Shoun started as a brand inspector in Fort Collins in 1972 and quickly worked his way up the ladder, becoming second-in-command after Brown’s retirement. In 1987, Shoun became the state’s fourth-ever brand commissioner.
“This outfit is probably as different of a state agency as you’ll ever see,” he said. “A lot of people don’t even know we still exist.”
The number of livestock inspections has remained fairly stable for the past 20 years, but Shoun expects that demand will drop as the region’s urbanization continues and more ranches are taken out of production.
Although about 600 animals are reported lost, stolen or missing each year, actual cattle thefts are rare, and most are simply a case of animals jumping fences or getting mixed up with others on open range.
“There’s a lot more livestock stolen on paper than there is with a long rope and a fast horse anymore,” said longtime brand inspector Tom Moss of Alamosa.

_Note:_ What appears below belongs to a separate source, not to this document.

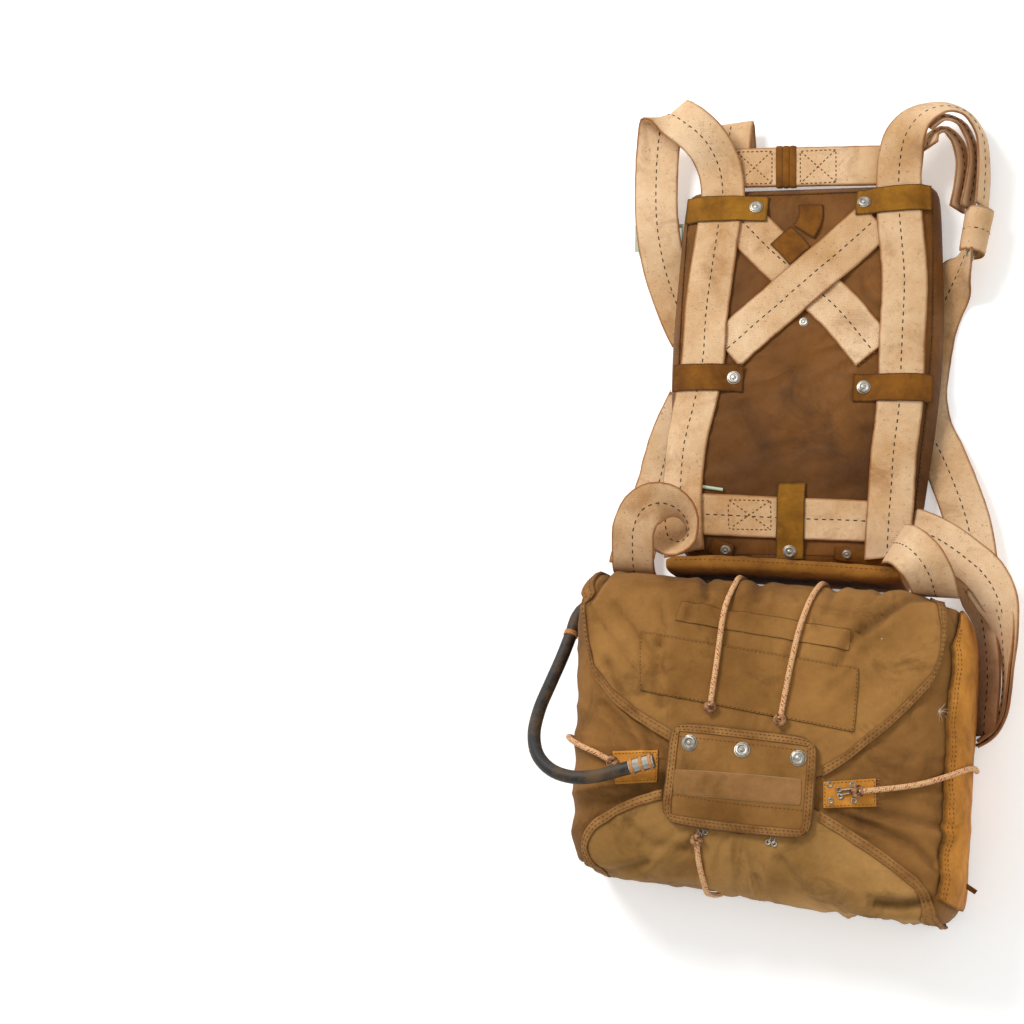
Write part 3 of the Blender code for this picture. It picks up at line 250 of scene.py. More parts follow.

Shoun, who will hand the reins to his deputy, Rick Wahlert, at the end of the month, still issues his inspectors the traditional lariat for roping cattle and hair clippers for finding brands under a thick growth of hair. But he notes that investigations are becoming increasingly high-tech.
For example, Marlow would pay ne’er-do-wells to sell stolen cattle for him in Arkansas, where there is no brand inspection.
Shoun eventually linked Marlow to a couple of far-flung cases, tracking him only through meticulous detective work and the relentlessness that brings him to work every morning by 6 a.m.
“You ask any of the brand inspectors,” Shoun said, “and they’ll tell you that to find a stray for somebody or to catch a crook, that makes your day. Sometimes it makes your month.”